> Modeling code records:
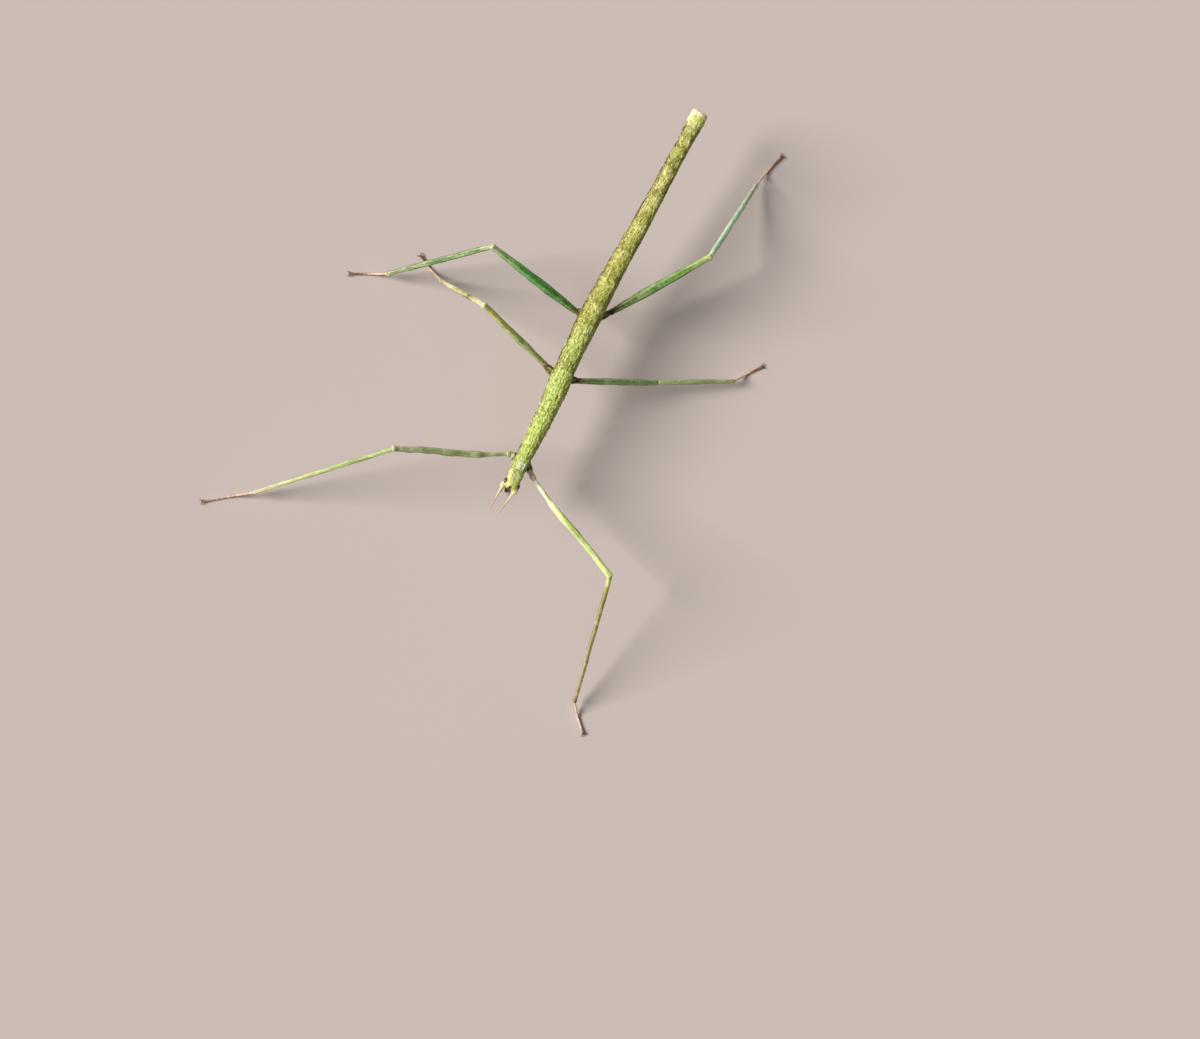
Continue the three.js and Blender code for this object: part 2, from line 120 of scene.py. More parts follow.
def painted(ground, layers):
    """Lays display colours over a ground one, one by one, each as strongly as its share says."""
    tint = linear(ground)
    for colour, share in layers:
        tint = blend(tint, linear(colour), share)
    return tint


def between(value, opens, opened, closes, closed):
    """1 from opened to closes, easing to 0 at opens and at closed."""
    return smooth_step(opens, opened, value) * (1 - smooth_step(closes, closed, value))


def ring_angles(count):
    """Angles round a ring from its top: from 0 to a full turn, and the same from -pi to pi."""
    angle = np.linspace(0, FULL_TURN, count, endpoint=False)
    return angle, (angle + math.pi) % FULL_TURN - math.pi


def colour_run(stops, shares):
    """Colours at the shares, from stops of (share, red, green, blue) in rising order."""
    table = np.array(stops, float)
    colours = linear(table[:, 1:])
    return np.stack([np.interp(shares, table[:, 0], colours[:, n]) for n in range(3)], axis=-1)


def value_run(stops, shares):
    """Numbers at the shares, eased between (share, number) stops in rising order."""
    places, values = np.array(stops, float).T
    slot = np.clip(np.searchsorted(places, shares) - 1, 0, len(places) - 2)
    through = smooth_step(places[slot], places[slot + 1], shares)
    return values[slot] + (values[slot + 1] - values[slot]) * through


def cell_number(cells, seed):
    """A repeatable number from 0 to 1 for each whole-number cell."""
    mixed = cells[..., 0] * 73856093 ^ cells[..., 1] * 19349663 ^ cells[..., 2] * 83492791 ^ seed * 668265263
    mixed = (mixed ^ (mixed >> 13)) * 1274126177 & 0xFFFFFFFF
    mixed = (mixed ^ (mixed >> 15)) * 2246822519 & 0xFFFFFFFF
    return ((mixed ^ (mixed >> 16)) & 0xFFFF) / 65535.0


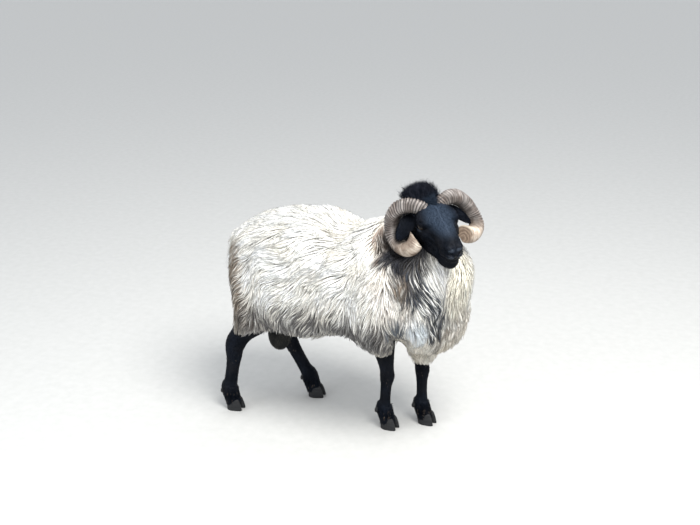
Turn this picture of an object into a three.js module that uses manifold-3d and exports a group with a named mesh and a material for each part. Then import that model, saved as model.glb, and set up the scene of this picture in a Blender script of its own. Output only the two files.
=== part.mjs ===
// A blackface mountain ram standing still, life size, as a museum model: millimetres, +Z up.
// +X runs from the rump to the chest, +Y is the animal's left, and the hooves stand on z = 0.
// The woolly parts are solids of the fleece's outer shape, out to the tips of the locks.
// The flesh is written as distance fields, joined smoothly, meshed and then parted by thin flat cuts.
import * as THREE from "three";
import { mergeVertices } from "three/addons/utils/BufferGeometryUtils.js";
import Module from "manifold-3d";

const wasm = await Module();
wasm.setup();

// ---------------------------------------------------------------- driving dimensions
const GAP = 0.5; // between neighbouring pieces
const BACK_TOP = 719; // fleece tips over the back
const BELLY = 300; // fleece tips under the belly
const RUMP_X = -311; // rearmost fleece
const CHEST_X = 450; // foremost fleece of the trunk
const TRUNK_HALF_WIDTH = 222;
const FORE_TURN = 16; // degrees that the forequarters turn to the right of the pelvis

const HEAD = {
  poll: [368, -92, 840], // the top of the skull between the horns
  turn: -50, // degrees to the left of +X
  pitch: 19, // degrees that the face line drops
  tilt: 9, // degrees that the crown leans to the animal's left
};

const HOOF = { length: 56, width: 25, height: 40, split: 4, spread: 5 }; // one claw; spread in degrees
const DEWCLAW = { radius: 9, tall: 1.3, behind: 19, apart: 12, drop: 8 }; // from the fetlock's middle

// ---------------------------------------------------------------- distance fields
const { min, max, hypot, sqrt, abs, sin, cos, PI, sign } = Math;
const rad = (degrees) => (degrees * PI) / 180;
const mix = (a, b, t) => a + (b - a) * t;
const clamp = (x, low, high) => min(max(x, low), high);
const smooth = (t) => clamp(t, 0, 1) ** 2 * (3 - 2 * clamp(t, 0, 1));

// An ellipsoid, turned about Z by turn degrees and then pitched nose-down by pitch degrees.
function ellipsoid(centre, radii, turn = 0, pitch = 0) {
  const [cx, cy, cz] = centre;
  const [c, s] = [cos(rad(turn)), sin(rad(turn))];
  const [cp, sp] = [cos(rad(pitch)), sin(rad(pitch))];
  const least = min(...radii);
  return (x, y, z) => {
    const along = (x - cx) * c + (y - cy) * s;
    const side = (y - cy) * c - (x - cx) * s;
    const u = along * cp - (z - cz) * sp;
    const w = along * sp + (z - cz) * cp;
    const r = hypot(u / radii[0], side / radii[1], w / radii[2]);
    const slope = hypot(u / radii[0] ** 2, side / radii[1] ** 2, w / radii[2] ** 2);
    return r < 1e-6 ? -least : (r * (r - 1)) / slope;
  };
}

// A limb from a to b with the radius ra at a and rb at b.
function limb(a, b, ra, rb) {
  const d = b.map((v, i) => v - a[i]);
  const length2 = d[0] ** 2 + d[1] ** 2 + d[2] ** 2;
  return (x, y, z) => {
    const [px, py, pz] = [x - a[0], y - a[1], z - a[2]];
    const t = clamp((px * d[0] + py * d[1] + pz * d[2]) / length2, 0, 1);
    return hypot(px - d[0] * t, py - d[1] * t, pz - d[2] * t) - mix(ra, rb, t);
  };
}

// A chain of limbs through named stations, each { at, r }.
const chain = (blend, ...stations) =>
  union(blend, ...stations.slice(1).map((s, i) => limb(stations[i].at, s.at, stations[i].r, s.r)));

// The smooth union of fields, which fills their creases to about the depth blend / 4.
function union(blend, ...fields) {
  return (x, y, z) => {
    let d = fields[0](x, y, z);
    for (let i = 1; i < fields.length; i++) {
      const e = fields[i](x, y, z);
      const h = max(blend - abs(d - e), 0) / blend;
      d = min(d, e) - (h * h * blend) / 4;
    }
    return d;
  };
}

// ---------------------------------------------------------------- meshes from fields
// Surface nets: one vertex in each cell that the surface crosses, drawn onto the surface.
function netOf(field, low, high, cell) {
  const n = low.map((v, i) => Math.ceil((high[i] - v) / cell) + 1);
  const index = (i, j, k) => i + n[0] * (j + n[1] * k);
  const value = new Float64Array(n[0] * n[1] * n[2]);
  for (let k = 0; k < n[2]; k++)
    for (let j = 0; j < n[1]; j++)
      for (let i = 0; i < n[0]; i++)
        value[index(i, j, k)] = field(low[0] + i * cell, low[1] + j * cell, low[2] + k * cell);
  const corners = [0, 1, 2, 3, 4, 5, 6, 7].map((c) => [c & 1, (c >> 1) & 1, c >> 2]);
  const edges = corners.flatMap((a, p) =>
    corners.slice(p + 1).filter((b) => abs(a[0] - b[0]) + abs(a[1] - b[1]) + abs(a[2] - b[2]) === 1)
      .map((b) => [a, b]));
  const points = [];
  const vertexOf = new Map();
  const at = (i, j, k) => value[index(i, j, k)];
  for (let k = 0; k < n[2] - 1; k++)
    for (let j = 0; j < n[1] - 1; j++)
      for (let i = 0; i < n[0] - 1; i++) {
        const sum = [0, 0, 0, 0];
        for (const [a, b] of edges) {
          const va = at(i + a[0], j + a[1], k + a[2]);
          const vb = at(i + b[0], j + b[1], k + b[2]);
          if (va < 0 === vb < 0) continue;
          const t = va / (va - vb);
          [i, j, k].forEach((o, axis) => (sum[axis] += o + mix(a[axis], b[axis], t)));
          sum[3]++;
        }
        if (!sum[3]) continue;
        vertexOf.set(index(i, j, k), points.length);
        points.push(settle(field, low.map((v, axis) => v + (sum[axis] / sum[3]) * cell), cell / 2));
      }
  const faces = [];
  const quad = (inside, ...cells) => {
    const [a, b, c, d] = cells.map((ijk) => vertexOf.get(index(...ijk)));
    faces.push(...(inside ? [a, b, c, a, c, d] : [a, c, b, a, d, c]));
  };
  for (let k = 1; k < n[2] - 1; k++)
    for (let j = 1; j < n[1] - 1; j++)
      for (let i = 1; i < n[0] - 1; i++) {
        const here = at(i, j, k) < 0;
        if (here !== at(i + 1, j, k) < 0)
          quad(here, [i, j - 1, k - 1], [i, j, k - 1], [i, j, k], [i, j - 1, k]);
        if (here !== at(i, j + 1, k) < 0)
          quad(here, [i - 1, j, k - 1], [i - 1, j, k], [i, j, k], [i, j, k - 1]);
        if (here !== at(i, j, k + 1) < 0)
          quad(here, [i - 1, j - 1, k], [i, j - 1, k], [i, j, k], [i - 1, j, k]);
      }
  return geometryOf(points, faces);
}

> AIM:
List all lines from the entries that include the word "manifold".

> THE OUTPUT:
Turn this picture of an object into a three.js module that uses manifold-3d and exports a group with a named mesh and a material for each part. Then import that model, saved as model.glb, and set up the scene of this picture in a Blender script of its own. Output only the two files.
import Module from "manifold-3d";